▶ **Data shown**:
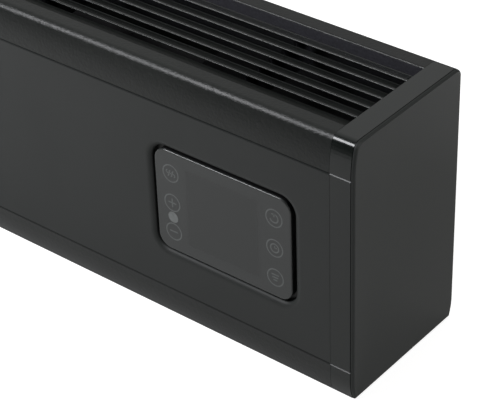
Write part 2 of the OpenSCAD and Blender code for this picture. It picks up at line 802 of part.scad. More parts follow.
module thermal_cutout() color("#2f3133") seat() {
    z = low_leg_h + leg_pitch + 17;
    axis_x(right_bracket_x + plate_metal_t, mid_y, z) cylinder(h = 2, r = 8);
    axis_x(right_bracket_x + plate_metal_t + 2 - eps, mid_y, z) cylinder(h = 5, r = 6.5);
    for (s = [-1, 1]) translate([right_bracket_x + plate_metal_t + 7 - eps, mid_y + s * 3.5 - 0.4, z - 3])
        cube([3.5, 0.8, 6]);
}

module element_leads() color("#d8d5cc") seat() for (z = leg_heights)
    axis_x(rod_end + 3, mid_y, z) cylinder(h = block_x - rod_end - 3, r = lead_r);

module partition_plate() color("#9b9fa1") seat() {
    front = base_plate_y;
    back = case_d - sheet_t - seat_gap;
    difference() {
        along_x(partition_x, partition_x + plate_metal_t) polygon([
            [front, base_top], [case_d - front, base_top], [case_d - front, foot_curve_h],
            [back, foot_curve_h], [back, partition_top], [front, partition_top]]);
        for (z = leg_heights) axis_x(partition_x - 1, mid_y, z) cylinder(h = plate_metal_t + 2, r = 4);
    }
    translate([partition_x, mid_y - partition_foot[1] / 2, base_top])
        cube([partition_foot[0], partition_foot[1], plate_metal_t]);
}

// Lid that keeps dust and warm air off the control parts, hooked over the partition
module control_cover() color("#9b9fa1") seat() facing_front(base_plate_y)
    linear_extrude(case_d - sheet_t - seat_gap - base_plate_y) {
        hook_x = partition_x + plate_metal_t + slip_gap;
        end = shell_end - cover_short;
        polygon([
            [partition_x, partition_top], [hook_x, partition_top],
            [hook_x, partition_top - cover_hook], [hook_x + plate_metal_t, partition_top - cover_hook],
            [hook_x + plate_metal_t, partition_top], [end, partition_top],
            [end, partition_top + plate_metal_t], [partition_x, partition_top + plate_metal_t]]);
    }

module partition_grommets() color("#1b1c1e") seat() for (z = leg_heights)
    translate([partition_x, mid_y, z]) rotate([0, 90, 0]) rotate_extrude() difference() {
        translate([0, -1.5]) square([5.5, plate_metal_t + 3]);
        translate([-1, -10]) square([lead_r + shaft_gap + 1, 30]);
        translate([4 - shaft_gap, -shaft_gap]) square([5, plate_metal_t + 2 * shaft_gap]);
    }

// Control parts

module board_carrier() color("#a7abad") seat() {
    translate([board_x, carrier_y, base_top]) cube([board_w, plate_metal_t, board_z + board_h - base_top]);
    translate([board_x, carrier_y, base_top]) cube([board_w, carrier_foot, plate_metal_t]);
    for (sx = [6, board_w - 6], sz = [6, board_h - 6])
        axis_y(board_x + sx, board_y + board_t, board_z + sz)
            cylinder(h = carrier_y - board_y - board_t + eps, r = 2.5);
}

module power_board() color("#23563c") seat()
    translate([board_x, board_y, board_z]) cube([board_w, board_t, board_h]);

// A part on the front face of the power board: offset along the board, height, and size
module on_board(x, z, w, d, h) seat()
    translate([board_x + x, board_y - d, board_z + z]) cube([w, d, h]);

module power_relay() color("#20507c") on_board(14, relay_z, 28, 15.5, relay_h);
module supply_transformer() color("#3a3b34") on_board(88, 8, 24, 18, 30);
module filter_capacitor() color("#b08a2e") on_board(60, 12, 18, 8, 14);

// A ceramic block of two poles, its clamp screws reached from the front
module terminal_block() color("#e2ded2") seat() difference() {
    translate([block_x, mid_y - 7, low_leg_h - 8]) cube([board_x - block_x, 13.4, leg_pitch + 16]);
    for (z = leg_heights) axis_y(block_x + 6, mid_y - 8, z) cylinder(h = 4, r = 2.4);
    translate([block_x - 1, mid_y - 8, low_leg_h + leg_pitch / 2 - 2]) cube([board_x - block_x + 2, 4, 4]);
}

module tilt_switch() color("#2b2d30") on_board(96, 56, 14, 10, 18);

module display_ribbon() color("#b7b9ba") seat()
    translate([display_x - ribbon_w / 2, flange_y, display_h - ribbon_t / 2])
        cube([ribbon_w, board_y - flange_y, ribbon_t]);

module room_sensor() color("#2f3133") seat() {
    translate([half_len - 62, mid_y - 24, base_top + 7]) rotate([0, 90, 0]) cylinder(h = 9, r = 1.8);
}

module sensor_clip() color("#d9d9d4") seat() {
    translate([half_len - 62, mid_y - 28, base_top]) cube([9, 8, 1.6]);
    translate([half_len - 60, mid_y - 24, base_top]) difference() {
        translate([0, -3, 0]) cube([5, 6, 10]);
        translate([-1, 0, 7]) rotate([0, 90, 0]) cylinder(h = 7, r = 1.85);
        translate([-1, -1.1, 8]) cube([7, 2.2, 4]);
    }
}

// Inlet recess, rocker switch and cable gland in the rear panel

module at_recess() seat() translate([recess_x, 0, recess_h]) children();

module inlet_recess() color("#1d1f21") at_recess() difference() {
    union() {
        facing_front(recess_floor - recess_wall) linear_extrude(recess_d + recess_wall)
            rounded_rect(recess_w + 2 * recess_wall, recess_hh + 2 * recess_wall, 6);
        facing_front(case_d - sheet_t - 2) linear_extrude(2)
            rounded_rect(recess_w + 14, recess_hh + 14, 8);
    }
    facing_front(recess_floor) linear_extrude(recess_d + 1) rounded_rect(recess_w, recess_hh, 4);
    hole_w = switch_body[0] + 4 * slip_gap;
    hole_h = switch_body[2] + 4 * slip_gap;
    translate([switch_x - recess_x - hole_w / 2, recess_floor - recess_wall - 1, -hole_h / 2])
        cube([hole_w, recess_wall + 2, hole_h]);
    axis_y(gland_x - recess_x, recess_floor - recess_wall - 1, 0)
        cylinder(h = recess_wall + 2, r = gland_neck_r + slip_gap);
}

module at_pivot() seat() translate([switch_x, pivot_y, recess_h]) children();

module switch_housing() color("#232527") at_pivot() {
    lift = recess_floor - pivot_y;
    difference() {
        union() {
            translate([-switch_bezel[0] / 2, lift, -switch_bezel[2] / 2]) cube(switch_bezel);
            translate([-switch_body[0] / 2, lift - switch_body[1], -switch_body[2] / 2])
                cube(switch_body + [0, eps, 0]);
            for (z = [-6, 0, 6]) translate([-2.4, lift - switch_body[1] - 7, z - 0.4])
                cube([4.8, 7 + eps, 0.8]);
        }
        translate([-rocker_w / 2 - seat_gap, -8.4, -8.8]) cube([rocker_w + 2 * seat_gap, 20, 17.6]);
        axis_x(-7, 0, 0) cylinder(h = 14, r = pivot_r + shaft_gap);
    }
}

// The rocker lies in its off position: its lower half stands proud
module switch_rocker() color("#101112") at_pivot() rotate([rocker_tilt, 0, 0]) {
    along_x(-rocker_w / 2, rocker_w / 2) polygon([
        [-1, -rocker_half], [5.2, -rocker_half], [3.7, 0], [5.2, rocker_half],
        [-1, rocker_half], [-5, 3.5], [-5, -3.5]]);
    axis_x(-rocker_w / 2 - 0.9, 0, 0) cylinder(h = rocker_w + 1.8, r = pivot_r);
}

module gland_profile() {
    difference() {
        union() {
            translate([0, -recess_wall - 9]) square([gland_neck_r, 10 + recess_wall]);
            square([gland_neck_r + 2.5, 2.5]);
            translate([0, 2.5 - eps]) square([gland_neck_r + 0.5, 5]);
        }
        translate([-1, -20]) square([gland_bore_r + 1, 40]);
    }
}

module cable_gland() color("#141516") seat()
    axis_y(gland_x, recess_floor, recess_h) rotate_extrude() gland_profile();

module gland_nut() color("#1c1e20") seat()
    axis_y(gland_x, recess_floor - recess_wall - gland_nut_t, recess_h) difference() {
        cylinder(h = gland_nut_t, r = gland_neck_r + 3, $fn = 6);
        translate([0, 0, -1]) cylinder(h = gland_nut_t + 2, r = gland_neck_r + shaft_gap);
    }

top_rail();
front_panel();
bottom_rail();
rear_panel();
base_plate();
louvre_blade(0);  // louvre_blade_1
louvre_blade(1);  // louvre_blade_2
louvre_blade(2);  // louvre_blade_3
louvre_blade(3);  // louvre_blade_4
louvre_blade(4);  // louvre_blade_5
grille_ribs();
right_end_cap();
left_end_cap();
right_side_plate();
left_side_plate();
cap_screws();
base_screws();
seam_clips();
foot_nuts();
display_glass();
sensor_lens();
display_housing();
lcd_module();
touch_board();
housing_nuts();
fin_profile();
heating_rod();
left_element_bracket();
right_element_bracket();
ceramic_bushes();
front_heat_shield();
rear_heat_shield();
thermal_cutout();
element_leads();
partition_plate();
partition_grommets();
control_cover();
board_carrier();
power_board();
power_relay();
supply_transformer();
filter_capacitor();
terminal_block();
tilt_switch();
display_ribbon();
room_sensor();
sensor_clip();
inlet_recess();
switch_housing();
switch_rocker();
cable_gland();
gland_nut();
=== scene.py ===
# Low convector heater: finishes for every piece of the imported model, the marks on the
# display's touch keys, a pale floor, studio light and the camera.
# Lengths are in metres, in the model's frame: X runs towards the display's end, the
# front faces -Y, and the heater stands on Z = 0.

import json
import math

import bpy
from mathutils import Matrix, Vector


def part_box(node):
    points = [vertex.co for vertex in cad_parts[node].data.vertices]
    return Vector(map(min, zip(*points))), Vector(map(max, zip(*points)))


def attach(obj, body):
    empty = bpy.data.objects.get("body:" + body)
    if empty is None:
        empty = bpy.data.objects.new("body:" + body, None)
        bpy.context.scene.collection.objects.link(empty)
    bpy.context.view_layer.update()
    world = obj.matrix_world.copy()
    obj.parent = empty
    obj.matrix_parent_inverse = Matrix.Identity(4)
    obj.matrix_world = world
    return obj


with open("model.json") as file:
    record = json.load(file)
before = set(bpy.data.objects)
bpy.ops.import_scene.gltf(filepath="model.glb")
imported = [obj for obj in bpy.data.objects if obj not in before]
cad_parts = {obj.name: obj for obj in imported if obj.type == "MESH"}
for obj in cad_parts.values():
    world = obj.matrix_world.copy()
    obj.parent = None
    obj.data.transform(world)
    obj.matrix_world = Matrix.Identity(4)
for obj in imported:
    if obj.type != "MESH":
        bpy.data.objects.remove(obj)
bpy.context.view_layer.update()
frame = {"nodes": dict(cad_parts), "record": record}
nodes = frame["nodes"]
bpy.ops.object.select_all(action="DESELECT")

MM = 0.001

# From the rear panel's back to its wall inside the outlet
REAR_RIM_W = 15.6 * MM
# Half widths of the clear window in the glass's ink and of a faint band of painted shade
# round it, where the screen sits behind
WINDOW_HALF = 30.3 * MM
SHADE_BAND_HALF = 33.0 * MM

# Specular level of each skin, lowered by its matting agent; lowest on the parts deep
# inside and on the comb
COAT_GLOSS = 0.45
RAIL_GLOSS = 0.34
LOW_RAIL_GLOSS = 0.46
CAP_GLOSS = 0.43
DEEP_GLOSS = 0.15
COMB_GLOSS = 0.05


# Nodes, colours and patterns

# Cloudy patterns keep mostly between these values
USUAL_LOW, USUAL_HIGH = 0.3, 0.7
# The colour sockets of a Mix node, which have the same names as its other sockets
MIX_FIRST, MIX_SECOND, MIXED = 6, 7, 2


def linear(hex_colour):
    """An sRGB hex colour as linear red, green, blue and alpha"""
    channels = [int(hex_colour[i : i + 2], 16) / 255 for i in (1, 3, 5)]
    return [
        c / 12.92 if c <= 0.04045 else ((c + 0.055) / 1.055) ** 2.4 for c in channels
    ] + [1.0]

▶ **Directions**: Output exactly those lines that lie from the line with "top_rail();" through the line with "record = json.load(file)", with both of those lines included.

▶ **In response**:
top_rail();
front_panel();
bottom_rail();
rear_panel();
base_plate();
louvre_blade(0);  // louvre_blade_1
louvre_blade(1);  // louvre_blade_2
louvre_blade(2);  // louvre_blade_3
louvre_blade(3);  // louvre_blade_4
louvre_blade(4);  // louvre_blade_5
grille_ribs();
right_end_cap();
left_end_cap();
right_side_plate();
left_side_plate();
cap_screws();
base_screws();
seam_clips();
foot_nuts();
display_glass();
sensor_lens();
display_housing();
lcd_module();
touch_board();
housing_nuts();
fin_profile();
heating_rod();
left_element_bracket();
right_element_bracket();
ceramic_bushes();
front_heat_shield();
rear_heat_shield();
thermal_cutout();
element_leads();
partition_plate();
partition_grommets();
control_cover();
board_carrier();
power_board();
power_relay();
supply_transformer();
filter_capacitor();
terminal_block();
tilt_switch();
display_ribbon();
room_sensor();
sensor_clip();
inlet_recess();
switch_housing();
switch_rocker();
cable_gland();
gland_nut();
=== scene.py ===
# Low convector heater: finishes for every piece of the imported model, the marks on the
# display's touch keys, a pale floor, studio light and the camera.
# Lengths are in metres, in the model's frame: X runs towards the display's end, the
# front faces -Y, and the heater stands on Z = 0.

import json
import math

import bpy
from mathutils import Matrix, Vector


def part_box(node):
    points = [vertex.co for vertex in cad_parts[node].data.vertices]
    return Vector(map(min, zip(*points))), Vector(map(max, zip(*points)))


def attach(obj, body):
    empty = bpy.data.objects.get("body:" + body)
    if empty is None:
        empty = bpy.data.objects.new("body:" + body, None)
        bpy.context.scene.collection.objects.link(empty)
    bpy.context.view_layer.update()
    world = obj.matrix_world.copy()
    obj.parent = empty
    obj.matrix_parent_inverse = Matrix.Identity(4)
    obj.matrix_world = world
    return obj


with open("model.json") as file:
    record = json.load(file)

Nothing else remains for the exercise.